Let’s move on to the technical side of things, which is the last matter we’ll look into. It’s long been known that Andromeda will be powered by Frostbite engine (Battlefields, Dragon Age: Inquisition), which means that great graphics are almost a certainty, but at the same time the game should not require a supercomputer to run smoothly. Mass Effect Andromeda should have similar system requirements to Star Wars: Battlefront, released last year. The minimal specs for that game were as follows: Core i3 6300T, 8GB of RAM, and GeForce GTX 660 GPU or similar. One important element of the Frostbite engine, apart from nice textures and cool effects, is the fact that it allows destruction of environment, so we’re counting at least for shattering covers.

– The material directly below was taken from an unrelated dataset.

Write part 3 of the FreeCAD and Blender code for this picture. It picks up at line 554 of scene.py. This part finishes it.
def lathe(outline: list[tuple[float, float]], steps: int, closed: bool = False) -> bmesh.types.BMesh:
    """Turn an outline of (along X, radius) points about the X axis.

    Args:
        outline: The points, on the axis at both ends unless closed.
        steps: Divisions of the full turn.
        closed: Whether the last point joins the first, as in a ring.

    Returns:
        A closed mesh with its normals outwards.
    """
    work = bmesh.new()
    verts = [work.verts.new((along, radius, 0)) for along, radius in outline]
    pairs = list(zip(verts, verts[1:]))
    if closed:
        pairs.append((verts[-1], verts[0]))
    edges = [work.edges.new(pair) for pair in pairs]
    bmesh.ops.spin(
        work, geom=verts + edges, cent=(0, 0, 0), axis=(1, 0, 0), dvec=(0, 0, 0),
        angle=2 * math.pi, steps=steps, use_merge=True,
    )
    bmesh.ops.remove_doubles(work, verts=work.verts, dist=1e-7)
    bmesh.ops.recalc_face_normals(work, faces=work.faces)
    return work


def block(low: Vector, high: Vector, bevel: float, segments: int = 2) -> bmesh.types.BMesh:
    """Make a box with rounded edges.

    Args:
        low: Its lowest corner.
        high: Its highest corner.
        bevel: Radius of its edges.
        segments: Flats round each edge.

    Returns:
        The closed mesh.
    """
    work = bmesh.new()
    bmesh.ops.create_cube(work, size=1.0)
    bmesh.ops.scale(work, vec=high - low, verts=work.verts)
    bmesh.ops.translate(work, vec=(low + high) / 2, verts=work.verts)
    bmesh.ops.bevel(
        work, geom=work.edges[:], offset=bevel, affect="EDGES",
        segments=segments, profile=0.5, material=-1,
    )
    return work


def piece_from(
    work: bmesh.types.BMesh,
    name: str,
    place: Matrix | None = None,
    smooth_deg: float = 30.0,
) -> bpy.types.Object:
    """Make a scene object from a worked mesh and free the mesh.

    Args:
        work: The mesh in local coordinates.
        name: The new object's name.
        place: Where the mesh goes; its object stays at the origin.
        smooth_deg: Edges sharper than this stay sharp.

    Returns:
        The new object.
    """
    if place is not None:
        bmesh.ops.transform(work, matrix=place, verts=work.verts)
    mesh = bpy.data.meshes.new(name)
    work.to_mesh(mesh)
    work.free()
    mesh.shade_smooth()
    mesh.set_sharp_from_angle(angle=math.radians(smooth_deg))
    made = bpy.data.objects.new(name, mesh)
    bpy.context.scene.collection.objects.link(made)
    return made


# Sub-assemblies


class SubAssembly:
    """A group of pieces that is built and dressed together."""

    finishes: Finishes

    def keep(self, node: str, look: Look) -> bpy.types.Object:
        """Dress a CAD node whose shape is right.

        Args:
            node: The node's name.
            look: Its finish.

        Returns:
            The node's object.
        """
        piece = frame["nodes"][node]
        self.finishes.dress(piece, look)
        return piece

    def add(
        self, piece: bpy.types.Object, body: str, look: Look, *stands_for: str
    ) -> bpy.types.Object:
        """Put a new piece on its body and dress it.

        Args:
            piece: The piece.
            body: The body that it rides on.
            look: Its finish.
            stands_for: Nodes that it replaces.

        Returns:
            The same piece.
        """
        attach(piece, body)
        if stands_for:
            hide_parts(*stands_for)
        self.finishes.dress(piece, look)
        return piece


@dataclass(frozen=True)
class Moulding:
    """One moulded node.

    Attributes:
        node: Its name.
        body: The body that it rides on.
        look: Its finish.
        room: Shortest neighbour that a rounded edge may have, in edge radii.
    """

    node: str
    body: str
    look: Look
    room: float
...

All things considered, Mass Effect Andromeda is not very forth-coming, and so far it’s hiding its assets well. Still, we can already see what it’s shaping up to be. We can even make a careful assumption that the upcoming game will contain all the key ingredients that we loved in the original trilogy, along with some solutions that have already proven successful in Dragon Age: Inquisition; first and foremost, a more open world. Should we be concerned about the emphasis that the developers are supposedly placing on the exploration? I trust BioWare know better than to repeat the mistakes of their previous productions. And even if they fail to do so, I at least believe that the new Mako will be less dysfunctional than the old M35 from ME1. In any case, all those things should be revealed pretty soon. While the game is still due in the beginning of 2017, we’re hoping for some gameplay and news during gamescom in August, and in the worst case in November, on the N7 Day. One way or another, the lengthy wait for the next Mass Effect is slowly heading towards its conclusion.